Propos recueillis par Wilson Le Personnic

Publié le 25 juillet 2018

Pause estivale pour certains, tournée des festivals pour d’autres, l’été est souvent l’occasion de prendre du recul, de faire le bilan de la saison passée, mais également d’organiser celle à venir. Ce temps de latence, nous avons décidé de le mettre à profit en donnant la parole à des artistes. Après avoir publié l’été dernier une première série d’entretiens-portraits, nous renouvelons ce rendez-vous estival avec de nouveaux artistes qui se sont prêtés au jeu des questions réponses. Ici, Phia Ménard.

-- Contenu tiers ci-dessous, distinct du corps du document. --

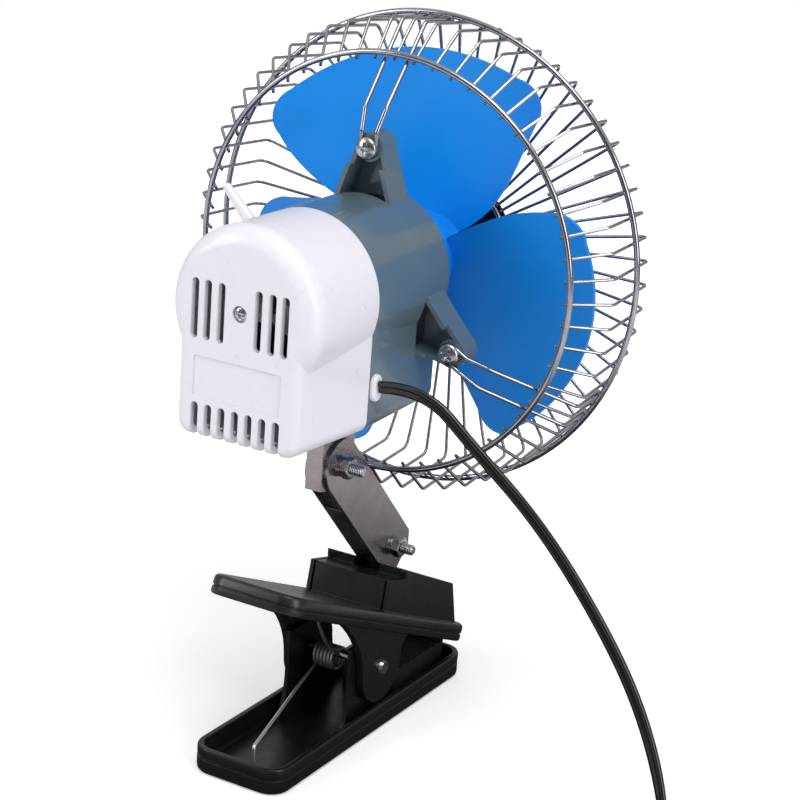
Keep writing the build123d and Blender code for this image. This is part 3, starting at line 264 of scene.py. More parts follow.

Phia Ménard, s’initie d’abord au jonglage, au jeu d’acteur et à la danse contemporaine, avant de fonder en 1998 la compagnie Non Nova. Sa recherche sur « l’Injonglabilité Complémentaire des Éléments » la conduit à explorer la transformation des éléments tels que la glace, l’eau, l’air… et leurs influences sur les comportements humains. Cette saison, Phia Ménard a multiplié les créations : Contes immoraux / Partie 1 – Maison Mère à l’invitation de la Documenta 14 à Kassel, le solo en clair-obscur Les Os Noirs, ainsi que la mise en scène de l’opéra Et In Arcadia Ego pour l’Opéra Comique à Paris. Sa nouvelle création Saison Sèche, qui a pour ambition d’abattre le pouvoir patriarcal, sera l’un des grands rendez-vous de la 72e édition du Festival d’Avignon.

Quels sont vos premiers souvenirs de danse ?

Dans mon enfance, je me rappelle avoir vu des images des ballets de Maurice Béjart à la télévision. Tout particulièrement des scènes du Boléro avec Jorge Donn. Sinon, il faudra attendre le début des années 1990, pour que je voie Welcome to Paradise de Joëlle Bouvier et Régis Obadia pour concrétiser mon regard sur la danse.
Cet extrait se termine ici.